## Begin

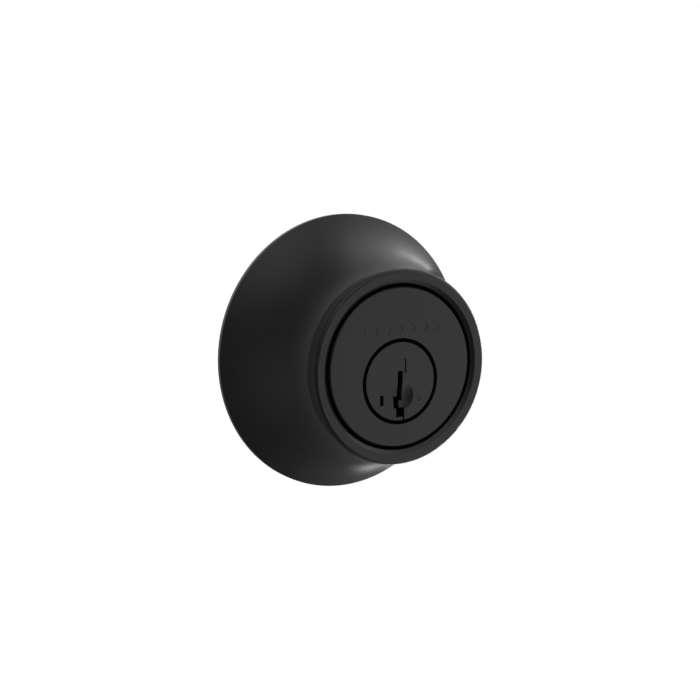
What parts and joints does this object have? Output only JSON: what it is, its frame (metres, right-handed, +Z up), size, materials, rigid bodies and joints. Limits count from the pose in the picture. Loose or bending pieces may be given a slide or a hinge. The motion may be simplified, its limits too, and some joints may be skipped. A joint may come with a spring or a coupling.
{
  "type": "deadbolt door lock",
  "caption": "Single-cylinder deadbolt: flared black keyed outside unit with a sidebar cylinder, tubular throw bolt, hub and crank, and an inside thumb-turn.",
  "frame": {"origin": "drive axis (plug, blade, hub and thumb-turn) at the door's outer face", "axes": "-Y outside, +Y inside, +Z up, bolt throws towards +X"},
  "size_m": [0.0936, 0.1009, 0.0673],
  "materials": {
    "satin_black": "satin black coating",
    "zinc_plated_steel": "zinc plated",
    "brass": "machined",
    "satin_nickel": "brushed satin",
    "spring_steel": "drawn wire",
    "hardened_steel": "ground, blackened"
  },
  "bodies": {
    "lock_case": {"exterior_housing": "satin_black", "cylinder_body": "satin_black", "anchor_plate": "zinc_plated_steel", "guard_collar": "hardened_steel", "bolt_case": "zinc_plated_steel", "case_cheek": "zinc_plated_steel", "case_rivets": "zinc_plated_steel", "detent_leaf": "spring_steel", "faceplate": "satin_nickel", "backing_plate": "zinc_plated_steel", "mounting_plate": "zinc_plated_steel", "mounting_screws": "zinc_plated_steel", "interior_rose": "satin_black", "friction_washer": "spring_steel"},
    "plug": {"plug": "satin_black", "spring_cap": "brass", "drill_pin": "hardened_steel", "plug_clip": "spring_steel", "pin_spring_1": "spring_steel", "pin_spring_2": "spring_steel", "pin_spring_3": "spring_steel", "pin_spring_4": "spring_steel", "pin_spring_5": "spring_steel", "carriage_spring": "spring_steel"},
    "carriage": {"wafer_carriage": "brass", "sidebar_springs": "spring_steel"},
    "sidebar": {"sidebar": "brass"},
    "pin_1": {"pin_1": "brass"},
    "wafer_1": {"wafer_1": "brass"},
    "pin_2": {"pin_2": "brass"},
    "wafer_2": {"wafer_2": "brass"},
    "pin_3": {"pin_3": "brass"},
    "wafer_3": {"wafer_3": "brass"},
    "pin_4": {"pin_4": "brass"},
    "wafer_4": {"wafer_4": "brass"},
    "pin_5": {"pin_5": "brass"},
    "wafer_5": {"wafer_5": "brass"},
    "tailpiece": {"tailpiece": "zinc_plated_steel"},
    "hub": {"hub": "zinc_plated_steel"},
    "bolt": {"bolt_head": "satin_nickel", "bolt_insert": "hardened_steel", "link_rivet": "zinc_plated_steel", "bolt_link": "zinc_plated_steel"},
    "thumbturn": {"thumbturn": "satin_black", "thumbturn_clip": "spring_steel"}
  },
  "joints": [
    {"name": "thumbturn_turn", "type": "hinge", "parent": "lock_case", "child": "thumbturn", "pos_m": [0, 0.0575, 0], "axis": [0, -1, 0], "range_deg": [0, 90]},
    {"name": "tailpiece_turn", "type": "hinge", "parent": "lock_case", "child": "tailpiece", "pos_m": [0, 0, 0], "axis": [0, -1, 0], "range_deg": [0, 90]},
    {"name": "hub_turn", "type": "hinge", "parent": "lock_case", "child": "hub", "pos_m": [0, 0.02223, 0], "axis": [0, -1, 0], "range_deg": [0, 90]},
    {"name": "plug_turn", "type": "hinge", "parent": "lock_case", "child": "plug", "pos_m": [0, -0.015, 0], "axis": [0, -1, 0], "range_deg": [0, 90]},
    {"name": "bolt_slide", "type": "slide", "parent": "lock_case", "child": "bolt", "axis": [1, 0, 0], "range_m": [0, 0.0254]},
    {"name": "carriage_slide", "type": "slide", "parent": "plug", "child": "carriage", "axis": [0, 1, 0], "range_m": [0, 0.0015], "stiffness_N_per_m": 300, "springref_m": -0.001, "deforming": ["carriage_spring"]},
    {"name": "sidebar_slide", "type": "slide", "parent": "carriage", "child": "sidebar", "axis": [1, 0, 0], "range_m": [0, 0.001], "deforming": ["sidebar_springs"]},
    {"name": "pin_1_lift", "type": "slide", "parent": "plug", "child": "pin_1", "axis": [0, 0, 1], "range_m": [0, 0.0015], "stiffness_N_per_m": 100, "springref_m": -0.002, "deforming": ["pin_spring_1"]},
    {"name": "wafer_1_lift", "type": "slide", "parent": "carriage", "child": "wafer_1", "axis": [0, 0, 1], "range_m": [0, 0.0015]},
    {"name": "pin_2_lift", "type": "slide", "parent": "plug", "child": "pin_2", "axis": [0, 0, 1], "range_m": [0, 0.0015], "stiffness_N_per_m": 100, "springref_m": -0.002, "deforming": ["pin_spring_2"]},
    {"name": "wafer_2_lift", "type": "slide", "parent": "carriage", "child": "wafer_2", "axis": [0, 0, 1], "range_m": [0, 0.0015]},
    {"name": "pin_3_lift", "type": "slide", "parent": "plug", "child": "pin_3", "axis": [0, 0, 1], "range_m": [0, 0.0015], "stiffness_N_per_m": 100, "springref_m": -0.002, "deforming": ["pin_spring_3"]},
    {"name": "wafer_3_lift", "type": "slide", "parent": "carriage", "child": "wafer_3", "axis": [0, 0, 1], "range_m": [0, 0.0015]},
    {"name": "pin_4_lift", "type": "slide", "parent": "plug", "child": "pin_4", "axis": [0, 0, 1], "range_m": [0, 0.0015], "stiffness_N_per_m": 100, "springref_m": -0.002, "deforming": ["pin_spring_4"]},
    {"name": "wafer_4_lift", "type": "slide", "parent": "carriage", "child": "wafer_4", "axis": [0, 0, 1], "range_m": [0, 0.0015]},
    {"name": "pin_5_lift", "type": "slide", "parent": "plug", "child": "pin_5", "axis": [0, 0, 1], "range_m": [0, 0.0015], "stiffness_N_per_m": 100, "springref_m": -0.002, "deforming": ["pin_spring_5"]},
    {"name": "wafer_5_lift", "type": "slide", "parent": "carriage", "child": "wafer_5", "axis": [0, 0, 1], "range_m": [0, 0.0015]}
  ],
  "couplings": [
    {"joint": "tailpiece_turn", "follows": "thumbturn_turn", "ratio": 1},
    {"joint": "hub_turn", "follows": "thumbturn_turn", "ratio": 1},
    {"joint": "plug_turn", "follows": "thumbturn_turn", "ratio": 1},
    {"joint": "bolt_slide", "follows": "thumbturn_turn", "m_per_rad": 0.01617},
    {"joint": "sidebar_slide", "follows": "thumbturn_turn", "m_per_rad": 0.00063662},
    {"joint": "wafer_1_lift", "follows": "pin_1_lift", "ratio": 1},
    {"joint": "wafer_2_lift", "follows": "pin_2_lift", "ratio": 1},
    {"joint": "wafer_3_lift", "follows": "pin_3_lift", "ratio": 1},
    {"joint": "wafer_4_lift", "follows": "pin_4_lift", "ratio": 1},
    {"joint": "wafer_5_lift", "follows": "pin_5_lift", "ratio": 1}
  ]
}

## End

§ Set problem
Locate all lines that include the word "joints" and copy them out.

§ Problem solution
What parts and joints does this object have? Output only JSON: what it is, its frame (metres, right-handed, +Z up), size, materials, rigid bodies and joints. Limits count from the pose in the picture. Loose or bending pieces may be given a slide or a hinge. The motion may be simplified, its limits too, and some joints may be skipped. A joint may come with a spring or a coupling.
  "joints": [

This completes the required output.